The water table represents the surface where groundwater pressure equals atmospheric pressure. Above it lies the capillary fringe, a thin zone where water rises under capillary action and remains under suction despite near-saturation. Capillary rise depends on pore size: sandy soils exhibit lower rise than clay-rich soils, where it may reach several metres.

Aquifers and aquitards

Aquifers are saturated permeable units capable of yielding economically useful amounts of water to wells or springs. Good aquifer materials include sand, gravel and fractured bedrock. An aquitard is a layer of low permeability that slows vertical or lateral groundwater flow; when fully impermeable, it is termed an aquiclude or aquifuge. Aquitards typically consist of clay or non-porous rock with low hydraulic conductivity.
In mountain-front regions and river valleys, aquifers frequently consist of unconsolidated alluvium deposited in layered sequences. Coarse materials are located near the source due to higher transport energy, while finer silts and clays settle further afield. These deposits often create complex alternations of permeable and less permeable layers.

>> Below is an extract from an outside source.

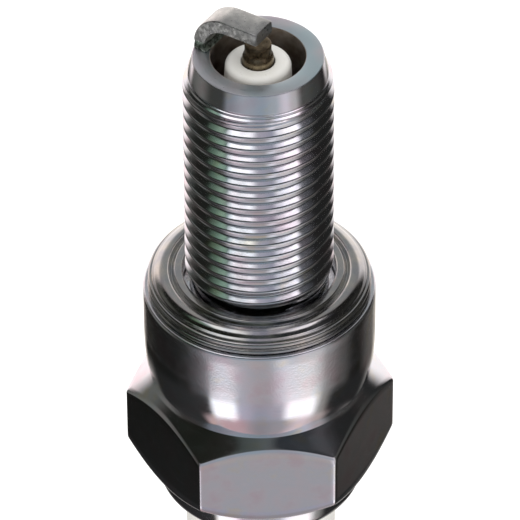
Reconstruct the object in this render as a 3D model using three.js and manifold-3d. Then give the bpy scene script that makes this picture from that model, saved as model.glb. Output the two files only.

Confined and unconfined aquifers

An unconfined aquifer has no impermeable layer above it, allowing the water table to rise or fall freely in response to recharge or extraction. It is usually the shallowest aquifer in a geological setting.
A confined aquifer is overlain by a low-permeability confining layer. Although still under pressure, the water level in a well tapping a confined aquifer may rise above the top of the aquifer itself, and in artesian systems may rise above the ground surface. Aquifers within a single geological unit may be confined in some areas and unconfined in others.
A perched aquifer refers to a small, localised accumulation of groundwater resting on a discontinuous lens of impermeable material such as clay. Unlike regionally extensive unconfined aquifers, perched aquifers are limited in extent and usually transient.
Hydraulic tests can help determine whether an aquifer is confined or unconfined through the measurement of storativity (or specific storage). Confined aquifers typically have very low storativity—much less than 0.001—reflecting minimal compressibility of water and rock matrix. Unconfined aquifers have significantly higher storativity values, often greater than 0.01, because water is released by actual drainage of pore spaces.

Isotropic and anisotropic aquifers

In isotropic aquifers, hydraulic conductivity is equal in all directions. However, many aquifers are anisotropic, meaning horizontal conductivity (Kh) differs from vertical conductivity (Kv). Layered systems containing aquitards frequently behave anisotropically even if the individual layers are themselves isotropic. These differences influence groundwater flow patterns, transmissivity and drainage characteristics.

Groundwater recharge

Aquifers are replenished through groundwater recharge, which occurs when surface water infiltrates downward through soil and rock. Recharge rates depend on climate, vegetation, soil type, land use and geological structure. Sustainable aquifer management requires maintaining a balance between recharge and withdrawal, ensuring that water extraction does not exceed natural replenishment over long periods.

Transboundary aquifers

Many aquifer systems span political borders, becoming transboundary aquifers shared by multiple countries. Their management can be complex due to differing water rights, extraction pressures and environmental policies. Coordinated hydrogeological assessments and cooperative governance are often necessary to maintain long-term sustainability and prevent overexploitation.

Originally written on November 30, 2016 and last modified on November 27, 2025.